Demand generation creates market awareness and buyer interest across the entire purchase journey, while lead generation focuses specifically on capturing contact information from prospects who are already in-market. Lead generation is a subset of demand generation, typically occurring in later demand states when prospects are actively evaluating solutions.
How does demand generation differ from account-based marketing?
Demand generation is a broad approach to creating market demand, while account-based marketing (ABM) is a specific tactical approach that focuses demand generation efforts on a defined set of high-value target accounts.

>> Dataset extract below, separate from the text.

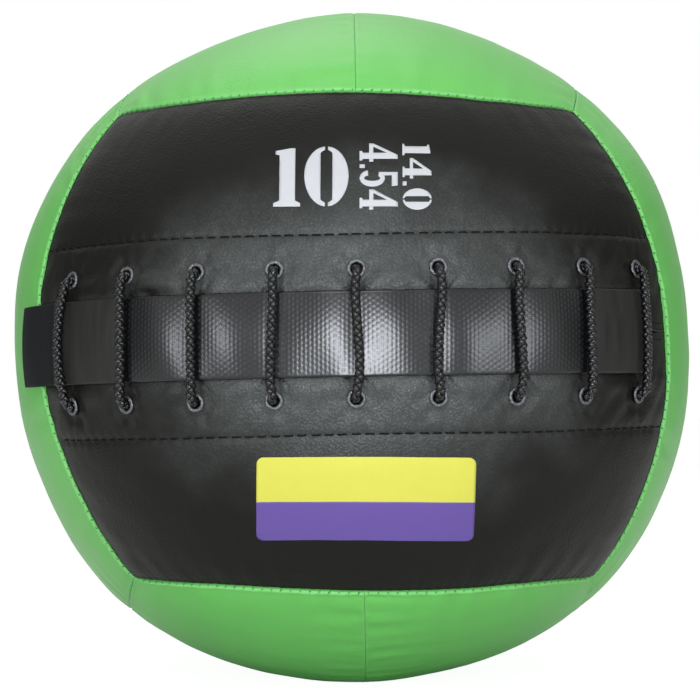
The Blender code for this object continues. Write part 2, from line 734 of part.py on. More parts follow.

ABM applies demand generation principles at the account level rather than the market level.
Can you do demand generation without digital marketing?
Yes, but it's increasingly difficult in B2B markets. Demand generation can include sales conversations, industry events, analyst relations, partner programs, and client advocacy, none of which require digital channels. However, digital marketing provides the scale and measurement capabilities that make modern demand generation programs more effective and accountable.
What metrics should demand generation teams track versus digital marketing teams?
Demand generation teams should focus on pipeline influence, revenue attribution, market awareness, and demand state progression. Digital marketing teams should track channel-specific performance like traffic, engagement rates, conversion rates, and cost efficiency. The key is ensuring digital marketing metrics ladder up to demand generation outcomes.
How do you align demand generation and digital marketing budgets?
Start with demand generation strategy to determine what experiences you need to create across the buyer journey. Then allocate digital marketing budget to the channels and tactics that can most effectively deliver those experiences. Budget allocation should follow priorities, not historical spending patterns or channel preferences.